V. The Bid-en Global Financial Assets Boom!  

 

But here is the thing. Exogenous events have further compounded the panic buying spree of local assets. 

 

US media repeatedly said that the triumphant sweep of the "blue wave" meant a buy on US stocks.  

 

But when election results showed a nail-biting cliff hanger and that there was no landslide, with surveys falling flat on their faces once again, similar to Brexit, and the 2016 US Presidential elections, the narrative changed.  

 

It was to be a Bid-en up for the global asset markets! 

 

 

Figure 3 

 

The plunge in the US dollar prompted a buying spree that covered almost every financial asset: aside from stocks, bitcoin (traded above USD 15,000, a 2018 high), commodities, treasuries, and bonds. 

  

The unwinding of hedges, mostly through the derivative markets, must have spurred a global risk ON. 

 

Asian assets rallied ferociously this week. Except for India’s rupee, Asian currencies soared. Indonesia’s rupiah and the Thai baht surged 2.84% and 1.78%. The Philippine peso added .37% this week.  

  

Asian bourses averaged a phenomenal 3.98% return this week.
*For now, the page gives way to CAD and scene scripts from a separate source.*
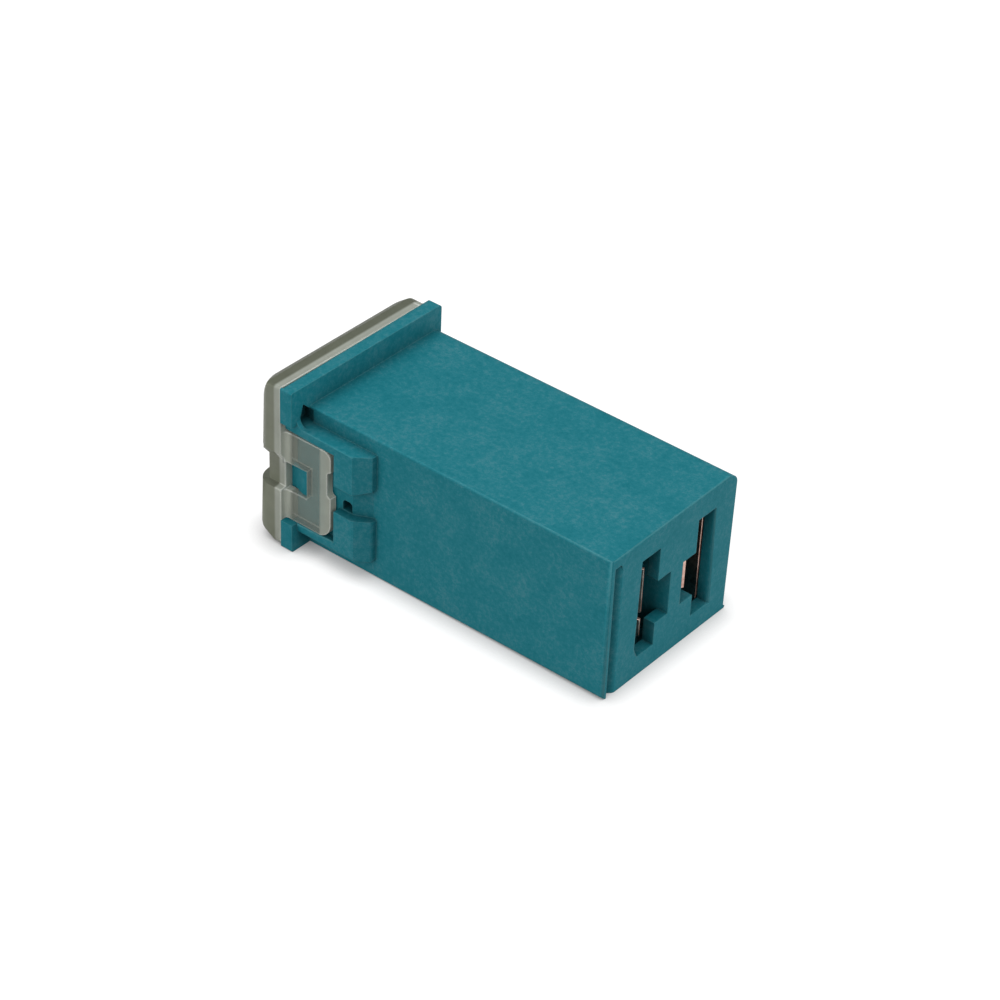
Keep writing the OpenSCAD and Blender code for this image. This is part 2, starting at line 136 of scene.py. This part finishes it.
def mix_colors(material, share, first, second, blend_type="MIX"):
    """The first colour, with a share of the second one mixed in."""
    node = add_node(material, "ShaderNodeMix", data_type="RGBA", blend_type=blend_type)
    feed(material, node.inputs["Factor"], share)
    feed(material, node.inputs["A"], first)
    feed(material, node.inputs["B"], second)
    return node.outputs["Result"]


def mix_values(material, share, first, second):
    """The first value, with a share of the second one mixed in."""
    node = add_node(material, "ShaderNodeMix", data_type="FLOAT")
    feed(material, node.inputs[0], share)
    feed(material, node.inputs[2], first)
    feed(material, node.inputs[3], second)
    return node.outputs[0]


def split(material, vector):
    """The three parts of a vector, by the letters X, Y and Z."""
    return add_node(material, "ShaderNodeSeparateXYZ", Vector=vector).outputs


def from_srgb(red, green, blue):
    """The linear colour, as nodes want it, of an sRGB colour from 0 to 255."""
    linear = []
    for c in (red, green, blue):
        linear.append(((c / 255 + 0.055) / 1.055) ** 2.4 if c > 10 else c / 255 / 12.92)
    return (*linear, 1)


print("sRGB mid grey in linear light:", from_srgb(128, 128, 128))

# %% [markdown]
# ## The floor
# A pale floor carries the soft contact shadow. More light would make it white, but would also
# bleach the fuse. So it has a light of its own, which only the camera and mirror-like or clear
# surfaces see. Ambient Occlusion dims that light where something stands close over the floor, which
# paints the thin dark line of contact as a painted shadow.

# %% Floor
floor_reach = 1.5
floor_glow = 0.8
contact_reach = 2.0 * mm

floor_mesh = bpy.data.meshes.new("floor")
floor_form = bmesh.new()
bmesh.ops.create_grid(floor_form, x_segments=1, y_segments=1, size=floor_reach)
floor_form.to_mesh(floor_mesh)
floor_form.free()
floor = bpy.data.objects.new("floor", floor_mesh)
bpy.context.scene.collection.objects.link(floor)

floor_white, floor_shader = new_material("floor_white")
floor_mesh.materials.append(floor_white)
ray = add_node(floor_white, "ShaderNodeLightPath").outputs
seen_or_mirrored = calculate(floor_white, "MAXIMUM", ray["Is Camera Ray"], ray["Is Glossy Ray"])
seen = calculate(floor_white, "MAXIMUM", seen_or_mirrored, ray["Is Transmission Ray"])
# Painted contact shadow: the floor's own light fades where the fuse stands close over it.
close_over = add_node(floor_white, "ShaderNodeAmbientOcclusion", samples=8, Distance=contact_reach)
open_floor = calculate(floor_white, "MULTIPLY", close_over.outputs["AO"], seen)
glow = calculate(floor_white, "MULTIPLY", open_floor, floor_glow)
floor_shader.inputs["Base Color"].default_value = (0.35, 0.35, 0.35, 1)
floor_shader.inputs["Roughness"].default_value = 0.9
floor_shader.inputs["Specular IOR Level"].default_value = 0.1
floor_shader.inputs["Emission Color"].default_value = (1, 1, 1, 1)
feed(floor_white, floor_shader.inputs["Emission Strength"], glow)
print("floor material has", len(floor_white.node_tree.nodes), "nodes")

# %% [markdown]
# ## World and lamps
# Small bright lamps would give hard shadows. Three broad ones, over half a metre away, wrap round
# the fuse as in a light tent: one above, one on the near side and one at the socket end. An even
# white world fills in what they leave. All are kept at a plain level, at which a colour renders
# about as it was written.

# %% World and lamps
world = bpy.data.worlds.new("studio")
bpy.context.scene.world = world
world.use_nodes = True
world.node_tree.nodes["Background"].inputs["Color"].default_value = (1, 1, 1, 1)
world.node_tree.nodes["Background"].inputs["Strength"].default_value = 0.33


def add_lamp(name, place, size, power):
    """A square lamp at a place in metres, facing the fuse."""
    light = bpy.data.lights.new(name, "AREA")
    light.shape = "SQUARE"
    light.size = size
    light.energy = power
    lamp = bpy.data.objects.new(name, light)
    lamp.location = place
    lamp.rotation_mode = "QUATERNION"
    lamp.rotation_quaternion = (aim - lamp.location).to_track_quat("-Z", "Y")
    bpy.context.scene.collection.objects.link(lamp)
    print(name, "at", place, "with", power, "W")


add_lamp("top_lamp", Vector((0, 0, 0.60)), size=0.6, power=1.8)
add_lamp("near_lamp", Vector((0, -0.60, 0.30)), size=0.5, power=1.7)
add_lamp("end_lamp", Vector((0.62, 0, 0.30)), size=0.5, power=1.6)

# %% [markdown]
# ## Masks
# A mask is a value from 0 to 1 that says where on a piece a finish goes. It could be painted, but
# a mask made of nodes needs no picture and stays sharp at any size. The first two below follow any
# value, such as the place along a piece. The third one finds edges: the Bevel node turns the normal
# near an edge, so how far it is turned from the true normal says how close the edge is. Where the
# two are hardly apart, the face counts as flat. The last helper isn't a mask: it adds a fine bump.

# %% Masks
hardly_turned = 0.995


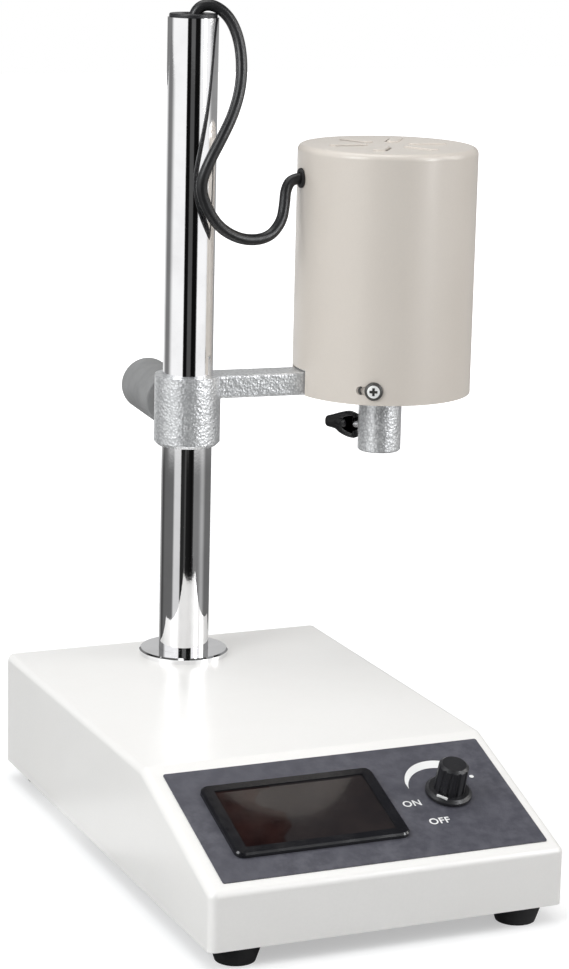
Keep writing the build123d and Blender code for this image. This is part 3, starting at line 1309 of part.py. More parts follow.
with BuildPart() as motor_cord:
    with BuildLine() as cord_line:
        FilletPolyline(*cord_points, radius=cord_radii)
    with BuildSketch(Plane(origin=cord_points[0], z_dir=cord_points[1] - cord_points[0])):
        Circle(CORD_R)
    sweep()
save(motor_cord, "motor_cord")
cord_length = cord_line.wires()[0].length
print("cord radii", [round(radius, 1) for radius in cord_radii])
print("cord length", round(cord_length, 1), "volume", round(motor_cord.part.volume, 1))
print("section times length", round(math.pi * CORD_R**2 * cord_length, 1))
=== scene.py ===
"""Looks of the rotor stator homogenizer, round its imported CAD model. Lengths are in metres."""

import json
import math

import bpy
from mathutils import Matrix, Vector


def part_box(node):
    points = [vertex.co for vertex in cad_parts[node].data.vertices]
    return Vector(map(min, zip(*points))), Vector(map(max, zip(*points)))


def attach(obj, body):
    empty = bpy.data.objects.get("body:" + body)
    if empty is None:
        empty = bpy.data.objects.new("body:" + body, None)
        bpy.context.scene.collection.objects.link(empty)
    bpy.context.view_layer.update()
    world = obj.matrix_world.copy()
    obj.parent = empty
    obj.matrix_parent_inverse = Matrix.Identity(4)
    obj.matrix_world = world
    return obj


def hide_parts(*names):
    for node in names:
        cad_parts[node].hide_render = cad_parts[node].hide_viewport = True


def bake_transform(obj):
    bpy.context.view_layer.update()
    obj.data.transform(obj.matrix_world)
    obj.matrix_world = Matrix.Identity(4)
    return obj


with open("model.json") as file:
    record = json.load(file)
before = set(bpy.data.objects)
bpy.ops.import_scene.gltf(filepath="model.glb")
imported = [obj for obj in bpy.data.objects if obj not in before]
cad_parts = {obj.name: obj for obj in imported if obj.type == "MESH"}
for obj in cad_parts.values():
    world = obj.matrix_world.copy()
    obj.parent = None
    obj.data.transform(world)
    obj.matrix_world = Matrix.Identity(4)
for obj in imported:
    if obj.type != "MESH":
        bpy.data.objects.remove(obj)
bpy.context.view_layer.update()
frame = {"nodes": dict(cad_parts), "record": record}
NODES = frame["nodes"]
JOINTS = {joint["name"]: joint for joint in frame["record"]["behaviour"]["joints"]}
MM = 0.001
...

National benchmarks consisting of Hong Kong’s Hang Seng, Korea’s KOSPI, Singapore’s STI, Japan’s Nikkei, India’s Sensex, and the Philippine Phisix stormed higher by 6.66%, 6.59%, 6.39%, 5.87%, 5.75%, and 5.72% respectively.  

  

Japan’s Nikkei hit a 29-year high. 

 

Figure 4 

The US S&P 500 had the best showing during the election week since 1932! 

 

The global supply of negative-yielding bonds hit a historic USD 17.1 trillion! The yields of US junk bonds and 30-year mortgages tumbled to fresh lows!  

 

Again, how sustainable are ebullient asset prices fueled by the printing press of central banks in the face of continued dismal economic performance?